Modern ETL tools have evolved to process everything from legacy databases to real-time streaming data, using cloud-native architectures for scalability and cost-effectiveness. Many now offer features like drag-and-drop interfaces, automated data quality checks, encryption for data security and built-in compliance with regulations such as HIPAA and GDPR. These tools also leverage AI and machine learning to further automate transformations, reduce errors and improve efficiency. Organizations choose ETL tools based on their specific goals and environment, including their architecture, automation requirements, data integration needs, ease of use, scalability and reliability.
The Advantages of ELT
ELT offers numerous benefits that make it an attractive choice for modern data management. One of the most significant advantages is its scalability and flexibility. Unlike traditional ETL processes, which require heavy data transformation before loading, ELT allows data to be ingested in its raw(er) form, avoiding unnecessary data pipelines just to move data between the different transformation systems. This approach enables organizations to handle large volumes of data effortlessly, adjusting to fluctuating workloads and demands without compromising performance.

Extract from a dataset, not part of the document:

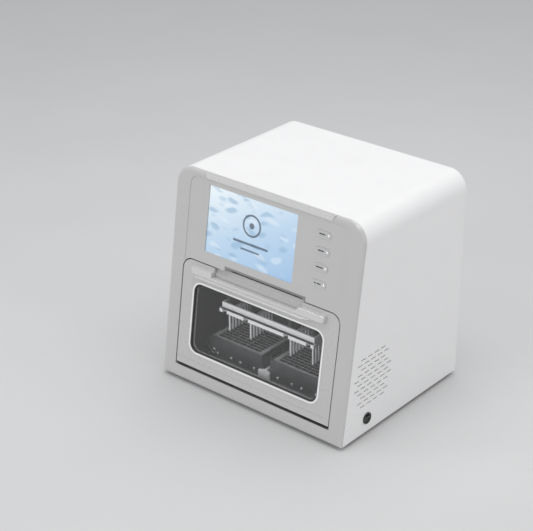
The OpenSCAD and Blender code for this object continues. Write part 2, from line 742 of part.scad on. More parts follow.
module magnet_screw() color([0.7, 0.71, 0.73]) in_body()
    translate([magnet_screw_x, magnet_axis_y, magnet_rail_z[0] - 4])
        cylinder(r = magnet_screw_r, h = carriage_z[1] + 4 - fit - magnet_rail_z[0] + 4);

module magnet_screw_block() color([0.55, 0.56, 0.58]) in_body() difference() {
    box([magnet_screw_x - 9, magnet_axis_y - magnet_screw_r - 1.2, magnet_rail_z[0] - 6],
        [magnet_screw_x + 9, carriage_y, magnet_rail_z[0] + 2]);
    translate([magnet_screw_x, magnet_axis_y, magnet_rail_z[0] - 7]) cylinder(r = magnet_screw_r + run, h = 20);
}

module magnet_carriage() color([0.32, 0.33, 0.35]) in_body() {
    slab(magnet_plate_back - magnet_carriage_t, magnet_plate_back) difference() {
        translate([-carriage_half + 8, plate_low])
            square([2 * carriage_half - 16, magnet_carriage_top - plate_low]);
        for (x = [-1, 1]) translate([x * 28 - 6, plate_low + 24]) circle(9);
    }
    difference() {
        box([magnet_screw_x - 9, magnet_plate_back - eps, nut_z],
            [magnet_screw_x + 9, carriage_y - 0.6, nut_z + nut_h]);
        translate([magnet_screw_x, magnet_axis_y, nut_z - 1]) cylinder(r = magnet_screw_r + run, h = nut_h + 2);
    }
}

module magnet_bearings() color([0.62, 0.63, 0.65]) in_body() for (x = [-1, 1])
    bearing(x * magnet_rail_x, magnet_block[0], magnet_block[1], magnet_block_z, magnet_plate_back,
        carriage_y - 1.5, magnet_rail[0], carriage_y - magnet_rail[1]);

module magnet_plate() color([0.5, 0.51, 0.53]) in_body()
    translate([0, 0, plate_low]) linear_extrude(plate_thick) difference() {
        pad(-carriage_half + 2, carriage_half - 2, strip_y[0] - 2, magnet_plate_back - magnet_carriage_t, 2);
        for (x = [-1, 0, 1]) translate([x * plate_pitch / 2, row_mid]) circle(15);
    }

module rod_places() for (x = rows, i = [0:rods_per_row - 1]) translate([x, rod_y + i * well_pitch, 0]) children();

module rod_strips() color([0.14, 0.14, 0.15]) in_body() difference() {
    for (x = rows) translate([0, 0, strip_low]) linear_extrude(plate_low - strip_low)
        pad(x - strip_w / 2, x + strip_w / 2, strip_y[0], strip_y[1], 3);
    rod_places() translate([0, 0, strip_low - 1]) cylinder(r = rod_d / 2, h = rod_reach + 1);
}

module magnet_rods() color([0.82, 0.83, 0.85]) in_body() rod_places() {
    translate([0, 0, rod_tip_z + 1.2]) cylinder(r = rod_d / 2, h = strip_low + rod_reach - rod_tip_z - 1.2);
    translate([0, 0, rod_tip_z]) cylinder(r1 = rod_d / 2 - 1, r2 = rod_d / 2, h = 1.2 + eps);
}

// ---- deck ----
module guide_shafts() color([0.78, 0.79, 0.81]) in_body() for (y = shaft_y) translate([0, y, deck_z])
    bar_x(shaft_r, -chamber_half + 0.5, chamber_half - 0.5);

module deck_screw() color([0.7, 0.71, 0.73]) in_body() translate([0, row_mid, deck_z])
    bar_x(screw_r, -chamber_half - liner_sheet + fit, chamber_half - 1);

module shaft_supports() color([0.5, 0.51, 0.53]) in_body() both() difference() {
    rib(support_in, chamber_half) difference() {
        translate([shaft_y[0] - 10, sheet_t + liner_sheet])
            square([shaft_y[1] - shaft_y[0] + 20, deck_z + shaft_r + 3 - sheet_t - liner_sheet]);
    }
    for (y = shaft_y) translate([0, y, deck_z]) bar_x(shaft_r, 0, body_w);
    translate([0, row_mid, deck_z]) bar_x(screw_r + run, 0, body_w);
}

module deck_motor() color([0.16, 0.16, 0.17]) in_body()
    translate([-chamber_half - liner_sheet, row_mid, deck_z]) rotate([0, -90, 0]) stepper(motor_w, motor_l);

nest_out = [nest_l / 2 + nest_t, nest_w / 2 + nest_t];
nest_y = row_mid;

module plate_carrier() color([0.25, 0.25, 0.27]) in_body() difference() {
    union() {
        box([nest_x[0] - nest_out[0], nest_y - nest_out[1] - 3, deck_plate[0]],
            [nest_x[1] + nest_out[0], nest_y + nest_out[1] + 3, deck_plate[1]]);
        for (x = nest_x) box([x - nest_out[0], nest_y - nest_out[1], deck_plate[1] - eps],
            [x + nest_out[0], nest_y + nest_out[1], nest_top]);
    }
    for (x = nest_x) {
        box([x - nest_l / 2, nest_y - nest_w / 2, deck_plate[1]],
            [x + nest_l / 2, nest_y + nest_w / 2, nest_top + 1]);
        // finger cut-outs at the ends and low sides at the back
        box([x - cut, nest_y - 16, deck_plate[1] + 22], [x + cut, nest_y + 16, nest_top + 1]);
        box([x - nest_l / 2 + 12, nest_y, deck_plate[1] + 14], [x + nest_l / 2 - 12, nest_y + cut, nest_top + 1]);
        // holes through the front wall
        for (s = [-1, 1]) translate([x + s * 3.5 * well_pitch, 0, deck_plate[1] + 11]) bar_y(2.6, 0, nest_y);
    }
}

heater_columns = [[-5.5], [-0.5, 0.5], [5.5]];       // wells from the plate's centre
module heater_strips() color([0.7, 0.71, 0.73]) in_body() for (x = nest_x, c = heater_columns) difference() {
    box([x + (c[0] - 0.53) * well_pitch, nest_y - row_len / 2 - 5, deck_plate[1]],
        [x + (c[len(c) - 1] + 0.53) * well_pitch, nest_y + row_len / 2 + 5, deck_plate[1] + heater_h]);
    for (k = c, i = [0:rods_per_row - 1])
        translate([x + k * well_pitch, rod_y + i * well_pitch, deck_plate[1] + heater_h - pocket_depth])
            cylinder(r = pocket_r, h = pocket_depth + 1, $fn = 32);
}

module carrier_bushings() color([0.75, 0.72, 0.6]) in_body() {
    for (x = [-bushing_x, bushing_x], y = shaft_y) difference() {
        box([x - bushing[0] / 2, y - bushing[1] / 2, deck_z - 9],
            [x + bushing[0] / 2, y + bushing[1] / 2, deck_plate[0]]);
        translate([0, y, deck_z]) bar_x(shaft_r + run, x - bushing[0], x + bushing[0]);
    }
    difference() {
        box([-16, row_mid - 12, deck_z - 9], [16, row_mid + 12, deck_plate[0]]);
        translate([0, row_mid, deck_z]) bar_x(screw_r + run, -20, 20);
    }
}

latch_w = 27.5;
module latch_block() color([0.8, 0.81, 0.84]) in_body() {
    slab(nest_y - nest_out[1] - 3 - 4.5, nest_y - nest_out[1] - 3) pad(-latch_w / 2, latch_w / 2,
        deck_plate[0] - 6, deck_plate[1] + 18, 1);
    box([-latch_w / 2 + 5, nest_y - nest_out[1] - 4, deck_plate[1]],
        [latch_w / 2 - 5, nest_y - nest_out[1], deck_plate[1] + 18]);
    // rib between the nests
    box([-3, nest_y - nest_out[1] - 1, deck_plate[1]], [3, nest_y + nest_out[1], deck_plate[1] + 19]);
}

// ---- electronics ----
module power_supply() color([0.66, 0.67, 0.68]) in_body() {
    difference() {
        box([36, gantry_y + gantry_t + 30, sheet_t], [134, gantry_y + gantry_t + 160, sheet_t + 42]);
        for (x = [46 : 8 : 124]) box([x, gantry_y + gantry_t + 50, sheet_t + 40],
            [x + 3, gantry_y + gantry_t + 120, sheet_t + 43]);
    }
    box([44, gantry_y + gantry_t + 160 - eps, sheet_t + 2], [126, gantry_y + gantry_t + 170, sheet_t + 18]);
}

board_y = gantry_y + gantry_t + 6;
module main_board() color([0.1, 0.35, 0.2]) in_body() {
    slab(board_y, board_y + board_t) difference() {
        translate([-130, 190]) square([240, 125]);
        for (x = [-125, 105], z = [195, 310]) translate([x, z]) circle(1.6);
    }
    for (x = [-125, 105], z = [195, 310]) translate([x, 0, z]) difference() {
        bar_y(3.5, gantry_y + gantry_t, board_y);
        bar_y(1.6, gantry_y, board_y + 1);
    }
    for (x = [-110 : 36 : 40]) box([x, board_y + board_t - eps, 215], [x + 22, board_y + 14, 240]);
    for (z = [205 : 22 : 290]) box([84, board_y + board_t - eps, z], [98, board_y + 12, z + 16]);
}

module fan_frame() color([0.12, 0.12, 0.13]) in_body() translate([fan_x, 0, fan_z]) {
    slab(rear_y - fan_t, rear_y) difference() {
        pad(-fan_w / 2, fan_w / 2, -fan_w / 2, fan_w / 2, 4);
        circle(fan_bore_r);
        fan_screw_holes();
    }
    // struts and the motor's seat
    slab(rear_y - fan_t, rear_y - fan_t + 3) {
        difference() {
            circle(fan_hub_r);
            circle(fan_shaft_r + run);
        }
        for (a = [0, 90, 180, 270]) rotate(a + 20) translate([fan_hub_r - 1, -2])
            square([fan_bore_r - fan_hub_r + 2, 4]);
    }
}

fan_blades = 7;
rotor_l = fan_t - 2 - 3 - fit;                       // up to the motor's seat
module fan_rotor() color([0.2, 0.2, 0.21]) in_body() translate([fan_x, rear_y - 2, fan_z]) rotate([90, 0, 0]) {
    cylinder(r = fan_hub_r, h = rotor_l);
    cylinder(r = fan_shaft_r, h = rotor_l + fit + 2);
    for (i = [0:fan_blades - 1]) rotate(i * 360 / fan_blades) intersection() {
        translate([fan_hub_r - 2, 0, fan_t / 2 - 3]) rotate([35, 0, 0])
            translate([0, -fan_w * 0.14, -0.8]) cube([fan_bore_r - fan_hub_r + 2, fan_w * 0.28, 1.6]);
        cylinder(r = fan_bore_r - 1.2, h = rotor_l);
    }
}

module power_inlet() color([0.13, 0.13, 0.14]) in_body() translate([inlet_x, 0, inlet_z]) {
    slab(rear_face, rear_face + 2) difference() {
        pad(-25, 25, -16, 16, 3);
        translate([-12, -8]) square([24, 16]);
        for (x = [-1, 1]) translate([x * 20, 0]) circle(1.7);
    }
    slab(rear_face - 26, rear_face) difference() {
        inlet_outline(0);
        translate([-12, -8]) square([24, 16]);
    }
    slab(rear_face - 26, rear_face - 22) square([26, 22], center = true);
    for (x = [-7, 0, 7]) box([x - 1, rear_face - 23, x == 0 ? 1 : -3], [x + 1, rear_face - 6, x == 0 ? 5 : 1]);
}

// ---- mains switch ----
switch_out = 2;
switch_lean = 9;                                     // tilt of the rocker in either position
rocker_w = 10;
module in_switch() in_body() translate([body_w / 2, switch_y, switch_z]) children();

module switch_housing() color([0.07, 0.07, 0.07]) in_switch() difference() {
    union() {
        bar_x(switch_r, 0, switch_out);
        bar_x(switch_r - 1.5, -18, 0.5);
    }
    translate([-14, -rocker_w / 2 - fit, -switch_r + 3.5])
        cube([14 + switch_out + 1, rocker_w + 2 * fit, 2 * switch_r - 7]);
    translate([-7, 0, 0]) bar_y(1.5 + run, -switch_r, switch_r);
}

module rocker() color([0.1, 0.1, 0.1]) in_switch() translate([-7, 0, 0]) rotate([0, switch_lean, 0]) {
    translate([0, rocker_w / 2, 0]) rotate([90, 0, 0]) linear_extrude(rocker_w) polygon([[0, -5],
        [7.6, -switch_r + 5.4], [9.4, -switch_r + 5.4], [8.2, 0],
        [9.4, switch_r - 5.4], [7.6, switch_r - 5.4], [0, 5]]);
    bar_y(1.5, -rocker_w / 2 - 2, rocker_w / 2 + 2);
}

base_pan();
outer_cover();
rear_panel();
front_bezel();
screen_glass();
display_module();
key_board();
key_1();
key_2();
key_3();
key_4();
door_frame();
door_handle();
door_liner();
window_trim();
window_pane();
door_seal();
hinge_pins();
hinge_blocks();
catch_magnets();
chamber_liner();
gantry_plate();
lift_rails();
lift_screw();
lift_screw_blocks();
lift_bracket();
lift_motor();
sleeve_carriage();
lift_bearings();
comb_rack();
rack_frame();
magnet_rails();
magnet_motor();
magnet_screw();
magnet_screw_block();
magnet_carriage();
magnet_bearings();
magnet_plate();
rod_strips();
magnet_rods();
guide_shafts();
shaft_supports();
deck_screw();
deck_motor();
plate_carrier();
heater_strips();
carrier_bushings();
latch_block();
uv_lamp();
uv_sockets();
power_supply();
main_board();
fan_frame();
fan_rotor();
power_inlet();
switch_housing();
rocker();
feet();
panel_screws();
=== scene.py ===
# %% [markdown]
# # A nucleic acid extractor, dressed piece by piece
# The machine comes from the CAD frame at its real size. This script gives every surface its finish,
# adds the fine pieces that the CAD leaves plain, and sets up a studio to look at them in.
# Lengths are in metres, the front faces -Y and +Z is up.

# %% Load the frame
import math

import bmesh
import bpy
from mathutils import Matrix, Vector


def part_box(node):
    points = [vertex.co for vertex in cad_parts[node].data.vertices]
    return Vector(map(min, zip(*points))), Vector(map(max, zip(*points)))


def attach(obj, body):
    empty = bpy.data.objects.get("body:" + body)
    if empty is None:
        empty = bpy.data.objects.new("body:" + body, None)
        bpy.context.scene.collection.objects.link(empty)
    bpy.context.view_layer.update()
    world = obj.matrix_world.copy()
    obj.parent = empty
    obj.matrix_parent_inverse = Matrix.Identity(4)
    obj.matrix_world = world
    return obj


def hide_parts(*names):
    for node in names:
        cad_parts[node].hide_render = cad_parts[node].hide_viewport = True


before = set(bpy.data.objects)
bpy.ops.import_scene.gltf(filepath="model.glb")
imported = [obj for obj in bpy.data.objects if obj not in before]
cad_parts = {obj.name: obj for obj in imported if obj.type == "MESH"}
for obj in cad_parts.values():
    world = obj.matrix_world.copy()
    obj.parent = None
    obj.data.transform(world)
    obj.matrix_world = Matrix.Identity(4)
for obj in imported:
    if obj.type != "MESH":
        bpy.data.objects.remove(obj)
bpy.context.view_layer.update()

# %% [markdown]
# The front panel leans back, so a place on it is easier to give along the panel than in X, Y and Z.
# `on_face` takes x, the slope's own height and how deep below the front surface a point lies.

# %% Places on the leaning front
MM = 0.001
LEAN = math.radians(8.1)
FOOT_HEIGHT = 8 * MM
BODY_DEPTH = 375 * MM
FACE_RIGHT = Vector((1, 0, 0))
FACE_UP = Vector((0, math.sin(LEAN), math.cos(LEAN)))
FACE_IN = Vector((0, math.cos(LEAN), -math.sin(LEAN)))
FACE_FOOT = Vector((0, -BODY_DEPTH / 2, FOOT_HEIGHT))


def on_face(x, up, depth=0.0):
    """The point at x and up the slope, that far behind the front surface. All three in millimetres."""
    return FACE_FOOT + (FACE_RIGHT * x + FACE_UP * up + FACE_IN * depth) * MM


HINGE_UP, HINGE_DEPTH = 37.5, 8.0
print("the door's hinge line runs through", [round(v, 4) for v in on_face(0, HINGE_UP, HINGE_DEPTH)])

# %% [markdown]
# ## The camera
# It stands to the right of the front and above it, with a long lens, so that the box keeps
# nearly parallel edges. The focal length was worked out together with the place.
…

Moreover, ELT enhances data accessibility and analysis. By loading raw data directly into a central repository, teams can access comprehensive data sets for deeper insights. This democratization of data fosters collaboration across departments, as analysts and data scientists can perform transformations as needed, tailoring analyses to specific use cases. The ability to quickly adapt and manipulate data empowers organizations to make informed decisions swiftly.
Lastly, ELT is often more cost effective and efficient in data handling. With the transformation process being pushed to the later stages, organizations can leverage cloud-based solutions that minimize infrastructure costs and reduce the time spent on data preparation. This not only leads to operational efficiencies but also allows teams to focus on strategic initiatives rather than mundane data wrangling tasks. Overall, embracing ELT can significantly enhance an organization’s data strategy, driving better outcomes and maximizing return on investment.

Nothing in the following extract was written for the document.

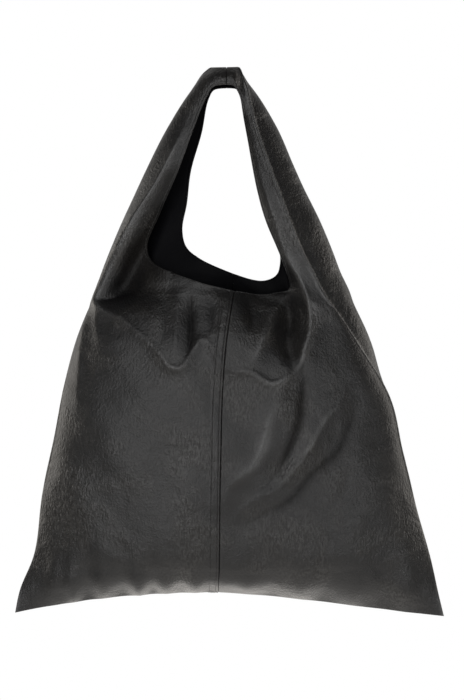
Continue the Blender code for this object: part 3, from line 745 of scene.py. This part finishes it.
def shut(name, outer, inner, cut, made_of):
    """A closed piece between two grids of points, which keeps its place on the cut as its UV map."""
    high, wide = outer.shape[:2]
    count = high * wide
    index = np.arange(count).reshape(high, wide)
    quads = np.stack([index[:-1, :-1], index[:-1, 1:], index[1:, 1:], index[1:, :-1]], axis=-1).reshape(-1, 4)
    border = np.concatenate([index[0, :-1], index[:-1, -1], index[-1, :0:-1], index[:0:-1, 0]])
    following = np.roll(border, -1)
    walls = np.stack([following, border, border + count, following + count], axis=-1)
    faces = np.concatenate([quads, quads[:, ::-1] + count, walls])
    corners = np.concatenate([outer.reshape(-1, 3), inner.reshape(-1, 3)])
    data = bpy.data.meshes.new(name)
    data.from_pydata(corners.tolist(), [], faces.tolist())
    uv = data.uv_layers.new(name="cut")
    places = np.concatenate([cut.reshape(-1, 2)] * 2)
    uv.data.foreach_set("uv", places[faces.reshape(-1)].astype(np.float32).reshape(-1))
    data.materials.append(made_of)
    piece = bpy.data.objects.new(name, data)
    scene.collection.objects.link(piece)
    first, second, third, fourth = (corners[faces[:, corner]] for corner in range(4))
    volume = (first * (np.cross(second, third) + np.cross(third, fourth))).sum()
    if volume < 0:
        data.flip_normals()
    data.shade_smooth()
    data.set_sharp_from_angle(angle=SHARP_FROM)
    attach(piece, "root")
    return piece


def new_material(name):
    made = bpy.data.materials.new(name)
    made.use_nodes = True
    return made, made.node_tree, made.node_tree.nodes["Principled BSDF"]


def noise(tree, place, scale, detail=2.0, rough=0.5, distortion=0.0):
    made = tree.nodes.new("ShaderNodeTexNoise")
    made.inputs["Scale"].default_value = scale
    made.inputs["Detail"].default_value = detail
    made.inputs["Roughness"].default_value = rough
    made.inputs["Distortion"].default_value = distortion
    tree.links.new(place, made.inputs["Vector"])
    return made.outputs["Fac"]


def product(tree, *values, way="MULTIPLY"):
    first = values[0]
    for value in values[1:]:
        made = tree.nodes.new("ShaderNodeMath")
        made.operation = way
        tree.links.new(first, made.inputs[0])
        tree.links.new(value, made.inputs[1])
        first = made.outputs["Value"]
    return first


def bump(tree, shader, *layers):
    """Lays one relief over the other, each with its strength and its depth in metres."""
    below = None
    for height, strength, depth in layers:
        made = tree.nodes.new("ShaderNodeBump")
        made.inputs["Strength"].default_value = strength
        made.inputs["Distance"].default_value = depth
        tree.links.new(height, made.inputs["Height"])
        if below is not None:
            tree.links.new(below, made.inputs["Normal"])
        below = made.outputs["Normal"]
    tree.links.new(below, shader.inputs["Normal"])


def two_tone(tree, shader, dark, light, share):
    made = tree.nodes.new("ShaderNodeMix")
    made.data_type = "RGBA"
    made.inputs["A"].default_value = (*dark, 1)
    made.inputs["B"].default_value = (*light, 1)
    tree.links.new(share, made.inputs["Factor"])
    tree.links.new(made.outputs["Result"], shader.inputs["Base Color"])


# Reads one of the panels' painted-light attributes: the crest highlight or the hollow shade
def painted_light_of(tree, title):
    made = tree.nodes.new("ShaderNodeAttribute")
    made.attribute_name = title
    return made.outputs["Fac"]


# The leather: a fine pebble grain, upright lines where it is stretched, soft dents below both, and a cloudy
# shine.
# Painted light: a painted highlight makes the fold crests shine more, and painted shade makes the hollows
# shine less.
grained, tree, shader = new_material("black_grained_leather")
place = tree.nodes.new("ShaderNodeTexCoord").outputs["Object"]
mottle = ramp(tree, noise(tree, place, 16, 4.0, 0.6, 0.6), 0.42, 0.66)
cloud = ramp(tree, noise(tree, place, 7, 3.0), 0.35, 0.65)
pebble = tree.nodes.new("ShaderNodeTexVoronoi")
pebble.feature = "DISTANCE_TO_EDGE"
pebble.inputs["Scale"].default_value = 780
tree.links.new(place, pebble.inputs["Vector"])
upright = tree.nodes.new("ShaderNodeMapping")
upright.inputs["Scale"].default_value = (480, 480, 190)
tree.links.new(place, upright.inputs["Vector"])
lines = noise(tree, upright.outputs["Vector"], 1.0, 1.5)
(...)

Challenges in Transitioning from ETL to ELT
Transitioning from a traditional ETL architecture to an ELT approach presents several challenges. One primary challenge is the need for a cultural shift within organizations. Teams accustomed to the ETL process may resist changes in workflow and responsibilities, requiring comprehensive training and support to ease the transition. Additionally, integrating diverse data sources into a unified ELT framework can be complex, often necessitating advanced data integration tools and expertise.
Data governance and security considerations also play a crucial role in the migration process. With ELT, data is loaded into a central repository before transformation, raising concerns about data quality, privacy and compliance. Organizations must establish robust governance policies to ensure data remains secure and access controls are properly enforced, particularly in industries subject to stringent regulations, such as healthcare or financial services.

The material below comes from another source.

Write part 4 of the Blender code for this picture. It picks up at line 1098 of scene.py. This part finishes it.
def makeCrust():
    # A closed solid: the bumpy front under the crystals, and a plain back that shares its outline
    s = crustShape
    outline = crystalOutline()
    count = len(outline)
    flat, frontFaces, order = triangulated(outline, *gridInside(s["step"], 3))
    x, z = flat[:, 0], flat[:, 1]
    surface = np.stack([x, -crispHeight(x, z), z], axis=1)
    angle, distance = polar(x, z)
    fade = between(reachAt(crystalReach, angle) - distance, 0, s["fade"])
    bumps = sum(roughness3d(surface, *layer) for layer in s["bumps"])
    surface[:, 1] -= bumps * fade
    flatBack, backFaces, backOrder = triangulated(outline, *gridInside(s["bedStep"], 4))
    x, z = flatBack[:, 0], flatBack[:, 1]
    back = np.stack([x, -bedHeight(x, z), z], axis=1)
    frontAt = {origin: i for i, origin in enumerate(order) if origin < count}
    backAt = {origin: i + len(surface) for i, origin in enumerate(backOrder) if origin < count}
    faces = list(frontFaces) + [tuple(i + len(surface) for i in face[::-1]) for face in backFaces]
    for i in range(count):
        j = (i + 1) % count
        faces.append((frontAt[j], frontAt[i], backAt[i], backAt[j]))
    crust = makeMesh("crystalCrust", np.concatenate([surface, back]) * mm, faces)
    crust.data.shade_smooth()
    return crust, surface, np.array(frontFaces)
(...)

To ensure a successful migration to ELT, organizations should follow several best practices. First, conducting a thorough assessment of existing data infrastructure is essential to identify potential bottlenecks and integration challenges. Next, leveraging cloud-based solutions can simplify scalability and enhance performance. Finally, fostering collaboration between data engineers, analysts and business stakeholders will promote a shared understanding of data strategies and facilitate a smoother transition to the ELT model.
The Future of ELT
The landscape of data integration is rapidly evolving, driven by several key trends shaping the future of ELT. One significant trend is the increasing demand for real-time data processing. As businesses strive for agility and quicker decision-making, accessing and analyzing data in real time is becoming essential. This shift is prompting organizations to adopt more streamlined ELT processes that can handle large volumes of data efficiently.
Additionally, the integration of AI and machine learning into ELT processes is revolutionizing data management. These technologies enable smarter data transformations, allowing for automated anomaly detection, predictive analytics and enhanced data quality. AI-driven insights not only optimize data workflows but also empower businesses to make data-informed decisions faster and more accurately.
ELT and AI
ELT will continue to adapt to the needs of generative AI and AI applications. Modern ELT pipelines are placing a greater emphasis on data quality, representativeness and contextual relevance crucial for effective AI model training and performance. ELT will also need to facilitate agentic workflows where pipelines need to guarantee the continuous flow of data between different AI agents. AI and gen AI are also being used within the ELT process itself to enhance tasks like data quality checks, schema mapping and code generation, leading to more intelligent and automated data pipelines that can better fuel the growing capabilities of artificial intelligence.
Looking ahead, we can anticipate significant advancements in ELT technologies. As cloud computing continues to mature, serverless architectures are expected to rise, further simplifying the ELT process. Furthermore, adopting low-code and no-code platforms will democratize data integration, enabling even nontechnical users to participate in data workflows. This evolution will ultimately lead to a more collaborative and efficient data ecosystem, where businesses can harness their data's full potential without the traditional complexities of integration.
Extract, Load, Transform FAQs
Popular ETL tools include AWS Glue, Oracle Data Integrator, Informatica, Matillion, Microsoft SQL Server and Talend, among others. Each offers different features for data integration, automation and scalability.
Effective ETL strategies include ensuring data quality, using automation to reduce manual work, leveraging cloud scalability, and monitoring pipelines for performance. A clear data governance plan is also essential for consistency and compliance.
Python itself is not an ETL tool. However, it is a popular programming language for building custom ETL pipelines, often using libraries.
Beginners can start learning ETL by first understanding the three core steps — extract, transform and load — and why they matter for integration. From there, learning SQL and languages like Python helps build a strong foundation. Many tutorials, online courses and hands-on practice projects with sample data make it easier to apply concepts and gradually build skills.